Geomagnetic storms, for their part, “start as eruptions in the sun,” Robert Steenburgh, acting lead of the Space Weather Forecast Office at NOAA, tells Popular Mechanics. “The sun will burp out big blobs of plasma into space. The blob carries its own magnetic field with it. And if it’s directed at Earth, if it arrives, it can interact with the Earth’s magnetic field and cause geomagnetic storming. This is probably the most consequential of them.”

Geomagnetic storms disrupt the grid by inducing electric currents on power lines, Steenburgh says. They can also induce currents in cables under the ocean.

“Although the geomagnetic storm is affecting the Earth as a whole, the impacts on the grid are localized based on the geology of the underlying surface underneath those power lines,” Steenburgh explains. “So there are places where that infrastructure’s more susceptible to those induced currents ... It has to do with ground conductivity.”

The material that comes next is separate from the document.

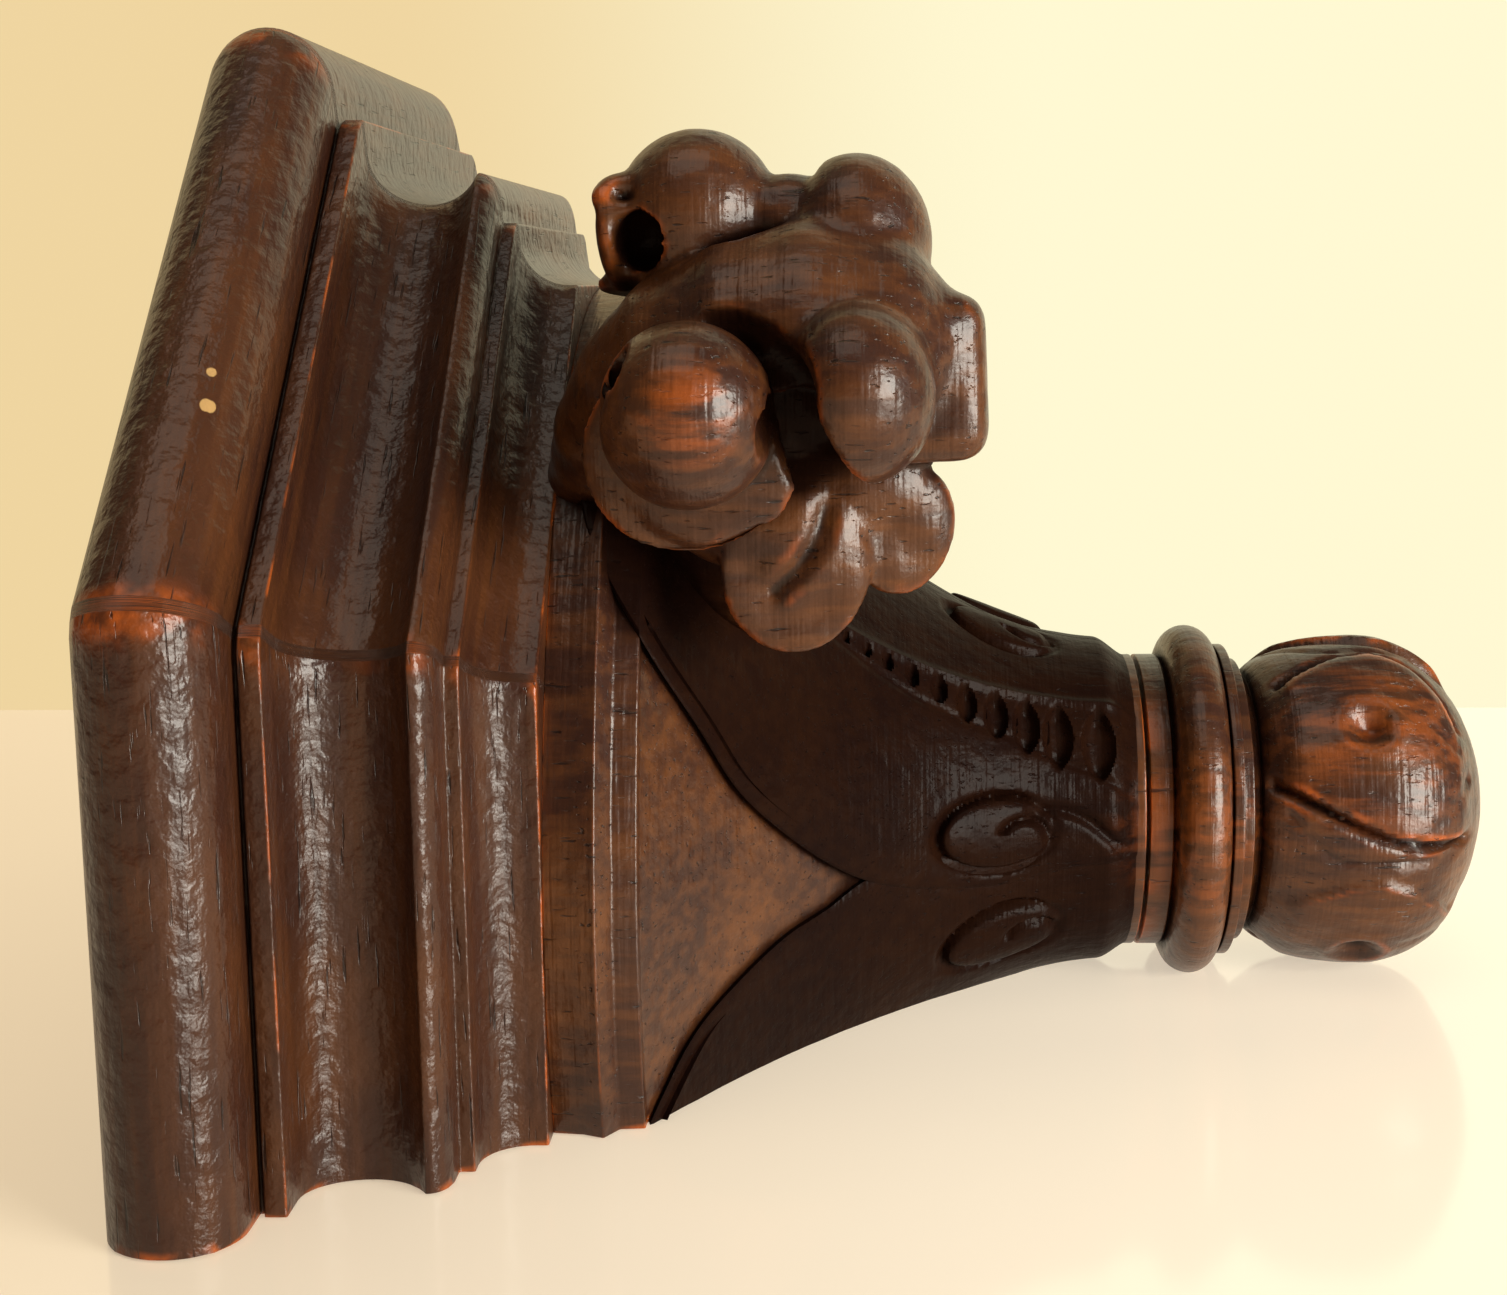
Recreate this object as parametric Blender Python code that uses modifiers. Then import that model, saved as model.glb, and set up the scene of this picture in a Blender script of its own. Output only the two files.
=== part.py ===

Satellites can also be affected by “solar energetic protons and heavy nuclei that are ejected during these violent events on the sun,” Steenburgh says. “They can reach Earth in minutes to hours. Spacecraft in orbit can be affected by these particles if they bury themselves in the electronics of the satellites.”

“Black Swan” Events

The U.S. is particularly at risk for web disconnection during solar storms because it’s located at a high latitude and has longer cable infrastructure than Europe, according to the new research. Singapore is a hub of web activity at a safer location near the equator. Asia is relatively resilient; Chinese cities are less safe than Indian ones, though. Australia, New Zealand, and nearby islands will likely lose their long-distance connections. The cable connecting Europe and Brazil is less prone to damage than the ones connecting the United States and Europe.

In the paper, researchers recommend putting undersea cables at lower latitudes. It also supports improving failure testing and modeling, automated responses, data protocols and backup systems.

“We do a lot of failure testing, but most of the testing is for few failures,” Sangeetha Abdu Jyothi, assistant professor of computer science at the University of California, Irvine and author of the paper, tells Popular Mechanics. “Solar superstorms can create a scenario which could cause massive failures. Multiple data centers, multiple links, multiple routers could be down at the same time. We don’t even understand how infrastructure would respond to such a failure scenario. [There are] currently a lot of hand-coded rules for how things should be migrated.”

The COVID-19 pandemic, which Jyothi refers to as a “black swan” event for its unpredictable nature, inspired her to research this topic. “Our society is not taking into account the worst-case scenarios. It was during that lockdown time in April 2020 that I started thinking … I had read about these solar storms a long time back.”

Although some modeling tools for space weather exist, it’s still quite difficult to predict what the sun will do. Steenburgh says that he is excited about the progress scientists are making with digital models, including a new machine learning project.